### Problem to work on
Please output the lines shown below exactly as they appear.

### Exercise material
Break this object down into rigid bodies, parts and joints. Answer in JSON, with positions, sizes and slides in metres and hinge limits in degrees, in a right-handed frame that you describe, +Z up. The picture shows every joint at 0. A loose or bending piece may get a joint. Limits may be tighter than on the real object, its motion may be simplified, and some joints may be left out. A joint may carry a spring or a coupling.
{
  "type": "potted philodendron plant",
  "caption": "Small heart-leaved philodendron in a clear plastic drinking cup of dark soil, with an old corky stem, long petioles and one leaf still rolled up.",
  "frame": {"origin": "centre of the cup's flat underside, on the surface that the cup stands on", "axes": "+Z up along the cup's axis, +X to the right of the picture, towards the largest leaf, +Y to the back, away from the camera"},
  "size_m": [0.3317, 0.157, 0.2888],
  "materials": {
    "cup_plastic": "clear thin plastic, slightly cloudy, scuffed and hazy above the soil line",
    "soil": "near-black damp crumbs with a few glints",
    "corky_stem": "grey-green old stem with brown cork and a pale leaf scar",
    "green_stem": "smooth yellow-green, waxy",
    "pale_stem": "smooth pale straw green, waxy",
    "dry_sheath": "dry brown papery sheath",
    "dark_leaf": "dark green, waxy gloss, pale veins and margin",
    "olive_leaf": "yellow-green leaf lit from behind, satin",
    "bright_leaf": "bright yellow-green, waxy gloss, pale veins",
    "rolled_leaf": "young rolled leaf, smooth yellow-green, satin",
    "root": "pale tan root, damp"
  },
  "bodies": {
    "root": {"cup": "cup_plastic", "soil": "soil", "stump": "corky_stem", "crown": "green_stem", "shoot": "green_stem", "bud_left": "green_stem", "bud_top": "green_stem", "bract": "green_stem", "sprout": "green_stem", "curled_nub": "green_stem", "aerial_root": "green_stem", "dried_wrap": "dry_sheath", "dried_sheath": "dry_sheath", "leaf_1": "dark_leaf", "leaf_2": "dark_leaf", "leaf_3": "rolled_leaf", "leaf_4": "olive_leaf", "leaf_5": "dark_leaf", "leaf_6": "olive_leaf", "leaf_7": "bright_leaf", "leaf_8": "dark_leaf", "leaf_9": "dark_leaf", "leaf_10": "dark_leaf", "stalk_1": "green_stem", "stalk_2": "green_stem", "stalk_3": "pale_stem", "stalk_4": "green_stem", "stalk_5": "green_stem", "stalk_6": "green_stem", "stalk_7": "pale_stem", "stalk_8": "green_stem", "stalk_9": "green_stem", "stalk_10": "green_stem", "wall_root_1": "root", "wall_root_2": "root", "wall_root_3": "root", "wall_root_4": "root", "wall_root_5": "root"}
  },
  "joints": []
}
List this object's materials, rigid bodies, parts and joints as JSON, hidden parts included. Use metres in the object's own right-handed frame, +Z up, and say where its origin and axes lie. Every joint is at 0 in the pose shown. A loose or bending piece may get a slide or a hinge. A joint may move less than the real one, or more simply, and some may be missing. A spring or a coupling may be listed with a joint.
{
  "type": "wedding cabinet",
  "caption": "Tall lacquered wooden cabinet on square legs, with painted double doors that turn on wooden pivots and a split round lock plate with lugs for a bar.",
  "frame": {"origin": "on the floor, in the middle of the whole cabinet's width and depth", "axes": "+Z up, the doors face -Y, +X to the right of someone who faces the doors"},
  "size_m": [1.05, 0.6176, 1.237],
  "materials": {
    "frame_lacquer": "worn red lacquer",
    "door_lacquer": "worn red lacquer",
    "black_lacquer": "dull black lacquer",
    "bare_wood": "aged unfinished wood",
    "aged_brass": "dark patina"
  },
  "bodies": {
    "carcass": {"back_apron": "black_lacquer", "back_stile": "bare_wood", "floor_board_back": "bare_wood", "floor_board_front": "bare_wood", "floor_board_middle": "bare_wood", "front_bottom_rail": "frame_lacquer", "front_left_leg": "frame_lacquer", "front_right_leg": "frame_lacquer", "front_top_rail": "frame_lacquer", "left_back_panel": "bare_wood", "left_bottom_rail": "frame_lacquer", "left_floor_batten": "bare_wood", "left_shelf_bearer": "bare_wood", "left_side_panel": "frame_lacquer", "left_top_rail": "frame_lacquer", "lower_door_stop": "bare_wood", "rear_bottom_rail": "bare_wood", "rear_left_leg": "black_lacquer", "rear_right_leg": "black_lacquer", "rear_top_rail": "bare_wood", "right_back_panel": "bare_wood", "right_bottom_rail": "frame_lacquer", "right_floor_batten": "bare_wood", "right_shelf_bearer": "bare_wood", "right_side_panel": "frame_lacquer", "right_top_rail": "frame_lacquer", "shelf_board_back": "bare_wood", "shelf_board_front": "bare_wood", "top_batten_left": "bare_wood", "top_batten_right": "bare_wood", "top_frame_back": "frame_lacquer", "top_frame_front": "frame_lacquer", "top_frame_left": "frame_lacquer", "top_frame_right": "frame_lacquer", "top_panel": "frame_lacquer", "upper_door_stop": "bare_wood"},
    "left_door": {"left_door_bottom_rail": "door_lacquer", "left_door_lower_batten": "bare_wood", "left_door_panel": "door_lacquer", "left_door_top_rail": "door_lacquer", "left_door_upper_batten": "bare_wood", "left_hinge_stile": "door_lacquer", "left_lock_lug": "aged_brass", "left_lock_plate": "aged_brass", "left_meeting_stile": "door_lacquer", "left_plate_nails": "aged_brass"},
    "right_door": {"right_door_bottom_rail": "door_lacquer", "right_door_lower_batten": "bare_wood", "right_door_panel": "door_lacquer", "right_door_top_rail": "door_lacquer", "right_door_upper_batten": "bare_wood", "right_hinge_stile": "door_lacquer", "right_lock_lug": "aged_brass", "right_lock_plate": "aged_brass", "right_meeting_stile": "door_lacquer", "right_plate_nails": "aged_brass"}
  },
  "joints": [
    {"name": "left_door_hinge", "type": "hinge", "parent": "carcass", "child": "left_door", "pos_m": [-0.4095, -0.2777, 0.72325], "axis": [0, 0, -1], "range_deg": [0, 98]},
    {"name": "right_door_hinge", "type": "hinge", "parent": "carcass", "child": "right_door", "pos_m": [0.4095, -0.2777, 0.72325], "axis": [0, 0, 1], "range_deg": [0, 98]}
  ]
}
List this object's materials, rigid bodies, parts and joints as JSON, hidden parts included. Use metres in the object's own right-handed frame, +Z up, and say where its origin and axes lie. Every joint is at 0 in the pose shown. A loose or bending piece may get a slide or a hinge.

### Written response
Break this object down into rigid bodies, parts and joints. Answer in JSON, with positions, sizes and slides in metres and hinge limits in degrees, in a right-handed frame that you describe, +Z up. The picture shows every joint at 0. A loose or bending piece may get a joint. Limits may be tighter than on the real object, its motion may be simplified, and some joints may be left out. A joint may carry a spring or a coupling.
{
  "type": "potted philodendron plant",
  "caption": "Small heart-leaved philodendron in a clear plastic drinking cup of dark soil, with an old corky stem, long petioles and one leaf still rolled up.",
  "frame": {"origin": "centre of the cup's flat underside, on the surface that the cup stands on", "axes": "+Z up along the cup's axis, +X to the right of the picture, towards the largest leaf, +Y to the back, away from the camera"},
  "size_m": [0.3317, 0.157, 0.2888],
  "materials": {
    "cup_plastic": "clear thin plastic, slightly cloudy, scuffed and hazy above the soil line",
    "soil": "near-black damp crumbs with a few glints",
    "corky_stem": "grey-green old stem with brown cork and a pale leaf scar",
    "green_stem": "smooth yellow-green, waxy",
    "pale_stem": "smooth pale straw green, waxy",
    "dry_sheath": "dry brown papery sheath",
    "dark_leaf": "dark green, waxy gloss, pale veins and margin",
    "olive_leaf": "yellow-green leaf lit from behind, satin",
    "bright_leaf": "bright yellow-green, waxy gloss, pale veins",
    "rolled_leaf": "young rolled leaf, smooth yellow-green, satin",
    "root": "pale tan root, damp"
  },
  "bodies": {
    "root": {"cup": "cup_plastic", "soil": "soil", "stump": "corky_stem", "crown": "green_stem", "shoot": "green_stem", "bud_left": "green_stem", "bud_top": "green_stem", "bract": "green_stem", "sprout": "green_stem", "curled_nub": "green_stem", "aerial_root": "green_stem", "dried_wrap": "dry_sheath", "dried_sheath": "dry_sheath", "leaf_1": "dark_leaf", "leaf_2": "dark_leaf", "leaf_3": "rolled_leaf", "leaf_4": "olive_leaf", "leaf_5": "dark_leaf", "leaf_6": "olive_leaf", "leaf_7": "bright_leaf", "leaf_8": "dark_leaf", "leaf_9": "dark_leaf", "leaf_10": "dark_leaf", "stalk_1": "green_stem", "stalk_2": "green_stem", "stalk_3": "pale_stem", "stalk_4": "green_stem", "stalk_5": "green_stem", "stalk_6": "green_stem", "stalk_7": "pale_stem", "stalk_8": "green_stem", "stalk_9": "green_stem", "stalk_10": "green_stem", "wall_root_1": "root", "wall_root_2": "root", "wall_root_3": "root", "wall_root_4": "root", "wall_root_5": "root"}
  },
  "joints": []
}
List this object's materials, rigid bodies, parts and joints as JSON, hidden parts included. Use metres in the object's own right-handed frame, +Z up, and say where its origin and axes lie. Every joint is at 0 in the pose shown. A loose or bending piece may get a slide or a hinge. A joint may move less than the real one, or more simply, and some may be missing. A spring or a coupling may be listed with a joint.
{
  "type": "wedding cabinet",
  "caption": "Tall lacquered wooden cabinet on square legs, with painted double doors that turn on wooden pivots and a split round lock plate with lugs for a bar.",
  "frame": {"origin": "on the floor, in the middle of the whole cabinet's width and depth", "axes": "+Z up, the doors face -Y, +X to the right of someone who faces the doors"},
  "size_m": [1.05, 0.6176, 1.237],
  "materials": {
    "frame_lacquer": "worn red lacquer",
    "door_lacquer": "worn red lacquer",
    "black_lacquer": "dull black lacquer",
    "bare_wood": "aged unfinished wood",
    "aged_brass": "dark patina"
  },
  "bodies": {
    "carcass": {"back_apron": "black_lacquer", "back_stile": "bare_wood", "floor_board_back": "bare_wood", "floor_board_front": "bare_wood", "floor_board_middle": "bare_wood", "front_bottom_rail": "frame_lacquer", "front_left_leg": "frame_lacquer", "front_right_leg": "frame_lacquer", "front_top_rail": "frame_lacquer", "left_back_panel": "bare_wood", "left_bottom_rail": "frame_lacquer", "left_floor_batten": "bare_wood", "left_shelf_bearer": "bare_wood", "left_side_panel": "frame_lacquer", "left_top_rail": "frame_lacquer", "lower_door_stop": "bare_wood", "rear_bottom_rail": "bare_wood", "rear_left_leg": "black_lacquer", "rear_right_leg": "black_lacquer", "rear_top_rail": "bare_wood", "right_back_panel": "bare_wood", "right_bottom_rail": "frame_lacquer", "right_floor_batten": "bare_wood", "right_shelf_bearer": "bare_wood", "right_side_panel": "frame_lacquer", "right_top_rail": "frame_lacquer", "shelf_board_back": "bare_wood", "shelf_board_front": "bare_wood", "top_batten_left": "bare_wood", "top_batten_right": "bare_wood", "top_frame_back": "frame_lacquer", "top_frame_front": "frame_lacquer", "top_frame_left": "frame_lacquer", "top_frame_right": "frame_lacquer", "top_panel": "frame_lacquer", "upper_door_stop": "bare_wood"},
    "left_door": {"left_door_bottom_rail": "door_lacquer", "left_door_lower_batten": "bare_wood", "left_door_panel": "door_lacquer", "left_door_top_rail": "door_lacquer", "left_door_upper_batten": "bare_wood", "left_hinge_stile": "door_lacquer", "left_lock_lug": "aged_brass", "left_lock_plate": "aged_brass", "left_meeting_stile": "door_lacquer", "left_plate_nails": "aged_brass"},
    "right_door": {"right_door_bottom_rail": "door_lacquer", "right_door_lower_batten": "bare_wood", "right_door_panel": "door_lacquer", "right_door_top_rail": "door_lacquer", "right_door_upper_batten": "bare_wood", "right_hinge_stile": "door_lacquer", "right_lock_lug": "aged_brass", "right_lock_plate": "aged_brass", "right_meeting_stile": "door_lacquer", "right_plate_nails": "aged_brass"}
  },
  "joints": [
    {"name": "left_door_hinge", "type": "hinge", "parent": "carcass", "child": "left_door", "pos_m": [-0.4095, -0.2777, 0.72325], "axis": [0, 0, -1], "range_deg": [0, 98]},
    {"name": "right_door_hinge", "type": "hinge", "parent": "carcass", "child": "right_door", "pos_m": [0.4095, -0.2777, 0.72325], "axis": [0, 0, 1], "range_deg": [0, 98]}
  ]
}
List this object's materials, rigid bodies, parts and joints as JSON, hidden parts included. Use metres in the object's own right-handed frame, +Z up, and say where its origin and axes lie. Every joint is at 0 in the pose shown. A loose or bending piece may get a slide or a hinge.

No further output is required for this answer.